For globalization enthusiasts, the cure for group hatred and ethnic violence around the world is straightforward: more markets and more democracy. (9)
Alternatively, the statement about markets, on the other hand, seems nonsensical. More markets? Does that mean more goods and more products or more exchanges and more buyers? What are we talking about here? Globalization advocates clearly favor opened markets, a lack of national trade barriers, and other means to restructuring markets, not increasing their size (whatever that translates to). Nonetheless, globalization is only one of several alleged solutions to promoting economic as well as political equality; what of us anti-globalization advocates? To put it simply, we try to point out that the correlation of extremism and anti-democratic oppression is dwarfed by a triple correlation between extremism, lack or deficiency of democracy, and poverty. Yet, apparently we neither matter nor exist for Chua, who only describes a pro-globalization position:
I'm just surprised there's any one who takes Thomas Friedman (or for that matter Globalization) seriously. Even stranger though, is that Chua seems to present this as the only alternative to her muddy position, despite the fact that she's characterized this Friedman alternative as consisting of multiple political opinions - pro-democracy, pro-"free market", and pro-Globalization - without discussing alternatives to the alternative that can switch off one or two of those opinions.
Thus after September 11 attacks, Friedman published an op-ed piece pointing to India and Bangladesh as good "role models" for the Middle East and arguing that the solution to terrorism and militant Islam is: "Hello? Hello? There's a message here. It's democracy, stupid!" -- "[m]ulti-ethnic, pluralistic, free market democracy." (9)
At first she seems to lay down a comparatively reasonable conclusion:
Because markets and democracy benefit different ethnic groups in such societies, the pursuit of free market democracy produces highly unstable and combustible conditions. (9)I'm unclear on how democracy fits into this. Dictatorships actually destabilize countries, often because they pit different ethnic groups against each other with the intention of dividing and conquering. More fundamentally, dictatorships often pit patriotism against rationality, love of country against love of equality and freedom.

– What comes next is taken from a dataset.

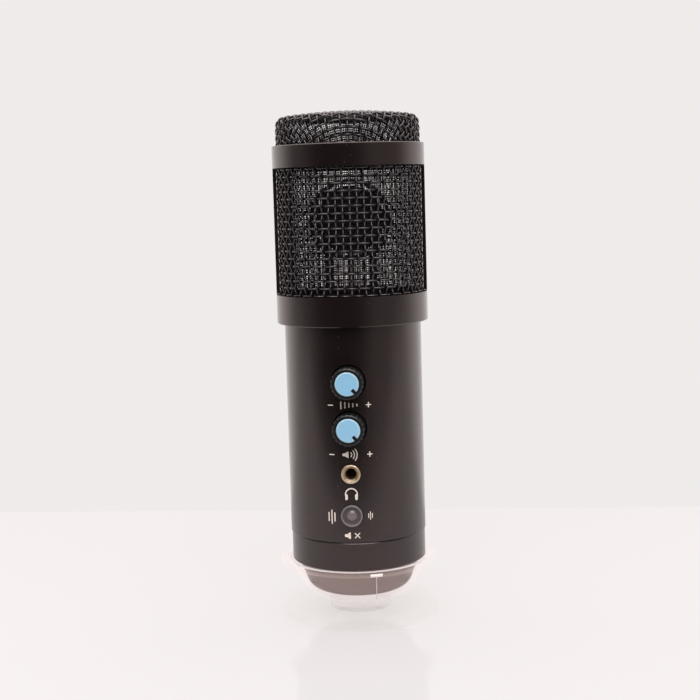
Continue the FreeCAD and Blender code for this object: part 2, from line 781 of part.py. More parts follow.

It's quite difficult for patriotism to stand in the face of outright political violence of that sort, and so, again returning to theoretical impacts, fanaticism on ethnic identity is often a necessary basis for a patriotism strong enough to withstand human decency. We can see this in Sri Lanka, in a situation quite similar to Amy Chua's, but in one regard. The Sinhalese majority attacked the politically and economically influential Tamil minority in a ruthless manner, targeting, in an eery way reminiscent of Rwanda, Sinhalese moderates who opposed the massacre of their compatriots. The only difference? The Sri Lankan government was a transparently failing democracy, not a state keeping up the appearance of democracy despite clear violations of minorities' rights and even basic rule of law. Chua has given some arguments explaining why a "free market" (again carefully examine what that term even means) can be a necessary component to extreme ethnic competition, but nothing concerning democracy, and now she should deal with an obvious counterexample that precisely what she wants to discuss can occur without democratic assistance.
Yet Chua seems unconcerned with whether addressing this, instead continuing and letting a thin piece of her actual opinions peek through:
Markets concentrate enormous wealth in the hands of an "outsider" minority, fomenting ethnic envy [...] (9)Envy? Ignoring issues with mechanics, that we'll start with on Friday, wanting equality with a newly emerging upper class is envy? As others have said, wanting equality is justice if you're hungry but envy if you're well-fed. Chua had persisted on how unfairly the lower class Filipino servants of her family were treated, but in this moment she let her guard down and showed us her unmediated thoughts, and we saw how little concern she actually has for the situation of the poor. She clearly cares enough about something to write a book, and it's becoming increasingly clear that it's not the horror of the inequality, but maintaining the status quo.
Again, I think we're seeing all the reasons Chua shouldn't have written this book on parade, the most visible being her inability to separate herself from the issue and report on it objectively. Instead of picking apart the violent revolutions and finding a complex interaction of ethnicity and economics, and perhaps finding the ability to criticize her own community in addition to others - faulting both, the elites for their lack of empathy and the majorities for their ends-justify-the-means insanity within most of her examples. And her injection of democracy into it deserves some examination as well. But Chua seems determined on each and every page to look away and fault every one else (recall it was other members of her community, not her family, and especially not her than had supposedly provoked the nativist response) for the anger, sometimes justified anger, directed at her.